When the 104th Edition Blue Unit played San Diego in 1974, I was still in the Western Pacific on board an aircraft carrier, finishing up an active duty Navy tour. (I did get back in time to catch the show in Anaheim.) I remember the Samels’ act quite well. For some reason, both the Samels and Charly Baumann’s tiger act appeared in the second half, almost back to back. (You would think that one of these acts would have been used to open the first half.) The Samels’ music including Debussy’s "Golliwog’s Cakewalk," "The Siamese Patrol," the wooden shoe waltz from Victor Herbert’s operetta "Sweethearts," "Jungle Queen," "Taboo," "El Condor Pasa," "March to Mecca," Lacona’s "Jungle Drums," and an oriental theme from "Lawrence of Arabia." All great stuff, that fit this act perfectly. Driving back from Anaheim, we stopped for gas in San Clemente and heard on the radio that President Nixon had just announced his resignation.

Anonymous said...

Near the end of the tour Christiane told me that their relations with Charly were quite strained. They tried to avoid each other and she felt Charly used his position to "nit-pick" issues about their act. It seem to begin, in their view, when Charly was out of action for awhile with a bad back and they were the featured cage presentation.

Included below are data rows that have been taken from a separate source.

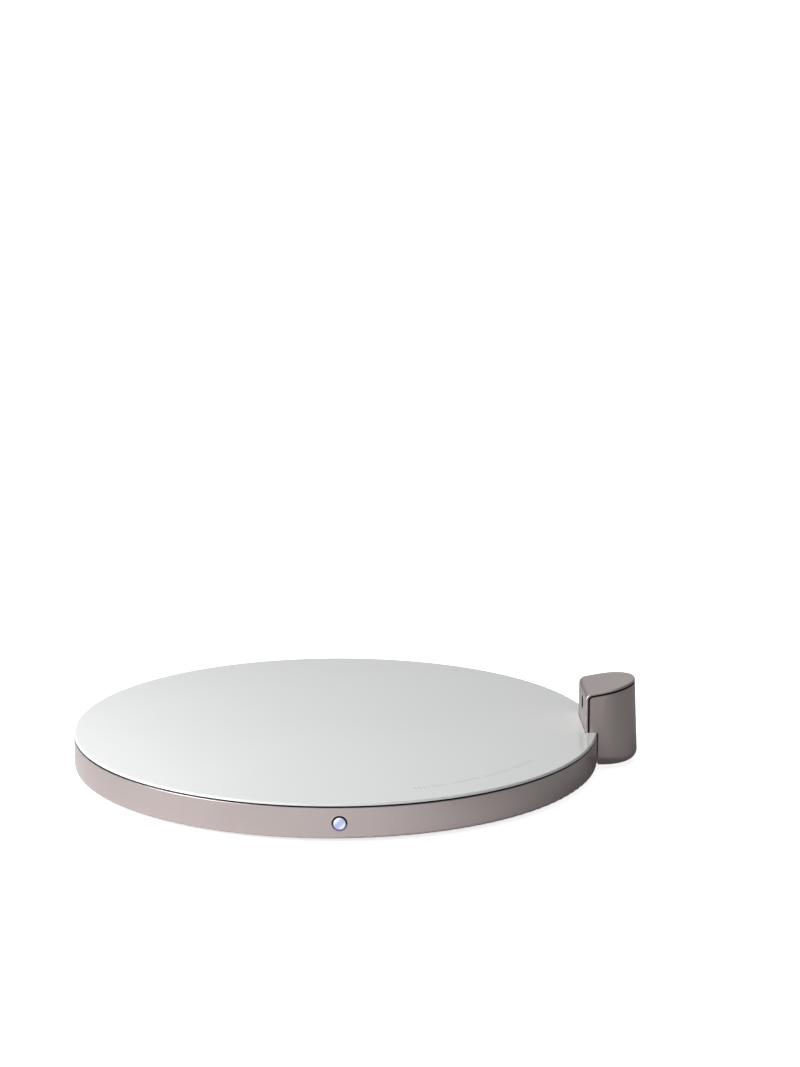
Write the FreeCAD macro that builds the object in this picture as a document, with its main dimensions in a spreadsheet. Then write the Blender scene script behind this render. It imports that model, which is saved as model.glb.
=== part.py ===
# Electric mug warmer: a round warming pad with a metal rim, a small lit push button in the rim
# and a D-shaped sensor post on its right edge.
# Frame: origin on the pad's axis, on the surface that it stands on. +X points to the post,
# -Y to the button and +Z up. All lengths are in millimetres and all angles in degrees.
import FreeCAD, Part
import Sketcher
import math
import os

Vector = FreeCAD.Vector
Rotation = FreeCAD.Rotation
Placement = FreeCAD.Placement

doc = FreeCAD.newDocument("MugWarmer")
sheet = doc.addObject("Spreadsheet::Sheet", "Sizes")
derived = doc.addObject("App::VarSet", "Derived")

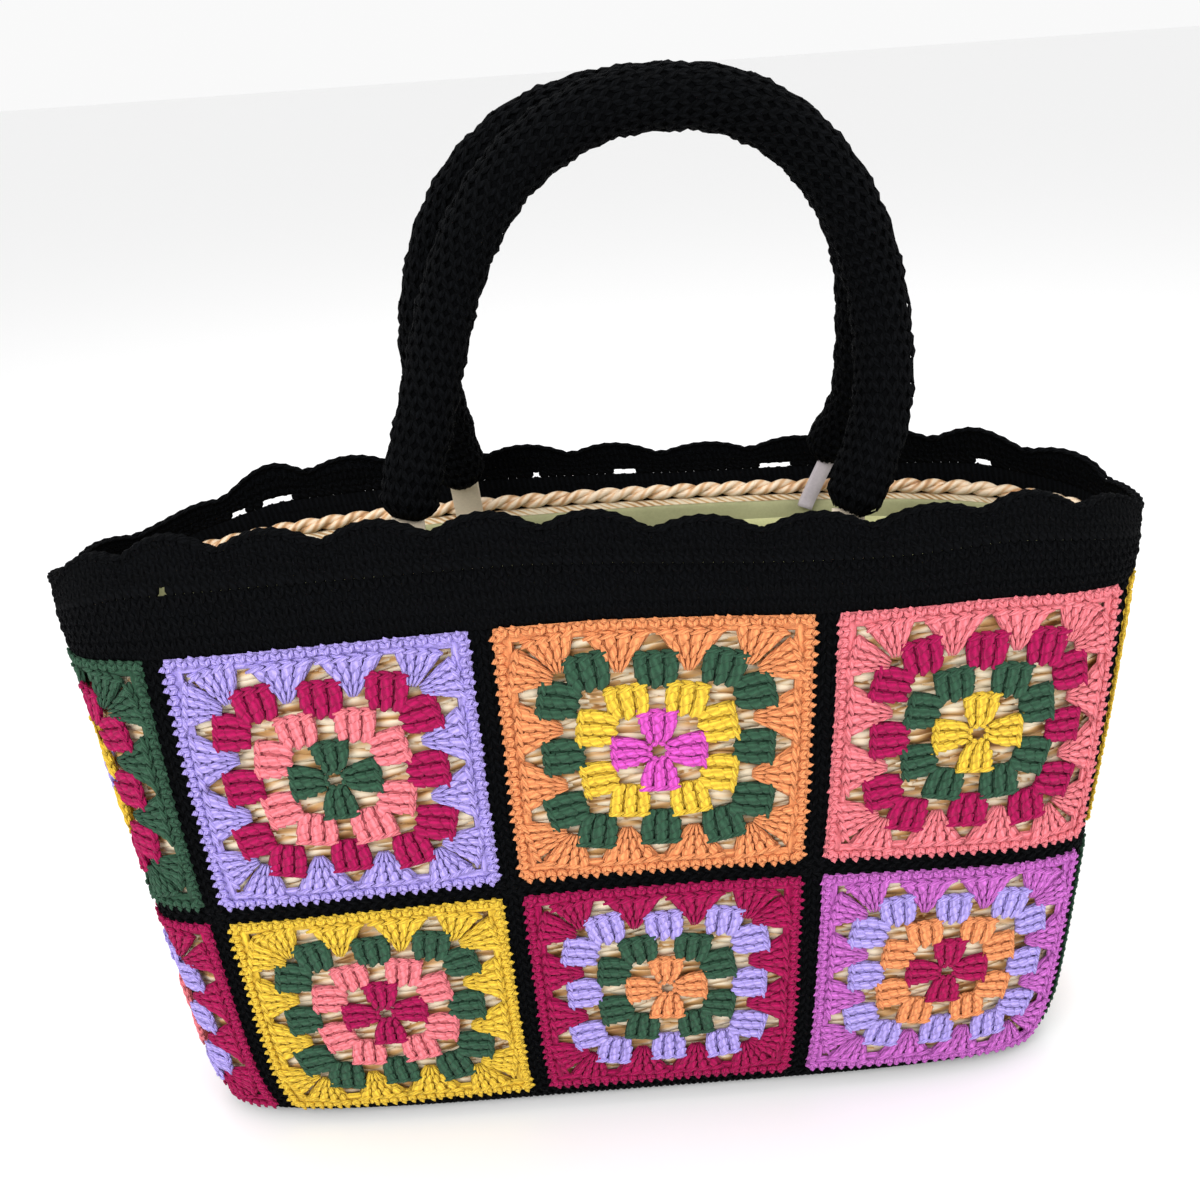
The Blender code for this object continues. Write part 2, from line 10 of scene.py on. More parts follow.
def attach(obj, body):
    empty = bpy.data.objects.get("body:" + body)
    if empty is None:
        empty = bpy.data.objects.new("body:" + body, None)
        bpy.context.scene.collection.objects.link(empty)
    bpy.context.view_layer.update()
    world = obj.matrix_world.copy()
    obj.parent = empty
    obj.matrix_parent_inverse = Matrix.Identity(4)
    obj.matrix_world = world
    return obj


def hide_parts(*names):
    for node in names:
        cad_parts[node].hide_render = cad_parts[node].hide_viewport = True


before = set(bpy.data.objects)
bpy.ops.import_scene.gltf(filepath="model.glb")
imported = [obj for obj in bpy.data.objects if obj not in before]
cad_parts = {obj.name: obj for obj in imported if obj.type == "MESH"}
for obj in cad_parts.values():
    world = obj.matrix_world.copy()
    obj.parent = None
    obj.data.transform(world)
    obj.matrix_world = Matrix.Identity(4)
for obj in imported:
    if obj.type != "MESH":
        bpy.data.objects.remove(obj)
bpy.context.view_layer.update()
hand = np.random.RandomState(11)

# Sizes of the bag, as in the frame
HALF_LENGTH = 0.2225
HALF_DEPTH = 0.0640
BAG_HEIGHT = 0.3065
CROCHET = 0.0030
JOIN_WIDTH = 0.0095
COLUMNS = 8
SHELLS = 25
SHELL_RISE = 0.0088
EYELET_RISE = 0.0030
TUBE_RADIUS = 0.0113
ROW_LOW = 0.0144 / BAG_HEIGHT
ROW_MIDDLE = 0.13485 / BAG_HEIGHT
ROW_TOP = 0.2575 / BAG_HEIGHT
BAND_TOP = 0.2829 / BAG_HEIGHT
BASKET_TOP = 0.2640 / BAG_HEIGHT
LINING_TOP = 0.2605 / BAG_HEIGHT
POCKET_TOP = 0.2526 / BAG_HEIGHT
POCKET_DEPTH = 0.090
HALF_JOIN = JOIN_WIDTH / 2 / BAG_HEIGHT
BASKET_OUT = 0.0040
BASKET_IN = 0.0075
LINING_OUT = 0.0081
LINING_IN = 0.0091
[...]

We'll never know all the facts ( and really so-what) about how everyone got along. I know I'd love to see either act today.

Buckles said...

Barbara and I visited the Ringling Show at the old Garden in 1964, as we approached the building we noticed a group of young ladies gathered around the performers entrance. I asked what the commotion was and was old they were hoping to get a glimpse of the new tiger trainer.
After seeing the show I could see why, in those days Charly was slim, trim and very similar in appearance to the movie actor Stephen Boyd.
His and Robert Baudy's tiger acts arrived on the scene at about the same time and both were sensations. Years later we were next door neighbors with Charly and Araceli, living in the next car.
On move out night after the elephants were loaded, Barbara and I would stop by their place and with a number of other people enjoy drinks, gossip and sories, Araceli was a wonderful hostess. When the yard engine came to couiple up the train we would take off for home sometimes on the run.
Plesant memories.

Anonymous said...

Ehrardt Samel started as cage boy with Hanno Coldam (the great clown-trainer) and he initially took Marcella's lion act in the late 60s (from last week picture).
Samel's mixed cage act had 3 tigers, 2 lion-tigers, 1 lion, a leopard,a brown bear, a black bear, a panther, a puma, a polar bear. I think this is one of the few groups in the history where the different "mixed" animals was really working togheter in tricks. Christine, in the cage, used sometimes to bear a python around her neck.
I never saw the act with them(I was too young), but I saw it later, when the state-owned act was transmitted around 1980 to Peter and Katja Stanik, that changed some tricks and animals.
Where are the Samel now? I know that Christine owns the name Aeros and in the late 90s used it for different operations (from children show to an erotic theatre).
Their daughter Yvonne Samel had few years ago an act with 7 lions in the now private and small circus Aeros.

Anonymous said...

Thanks to Mr. DeRitis for jogging my memory of the Samel's daughter Yvonne. She's the same age as my older daughter and I named a sea lion after her that was in my act for several years. She'd be in her mid-30s.

I too am awaiting to see photos of performing okapis. As I recall the politics of the Congo (Zaire) and eastern Europe were the same. Might have been the source of the animals. Not trying to beat Richard but the first okapi born in capitvity was sired by a male on loan from RBBB at Brookfield Zoo.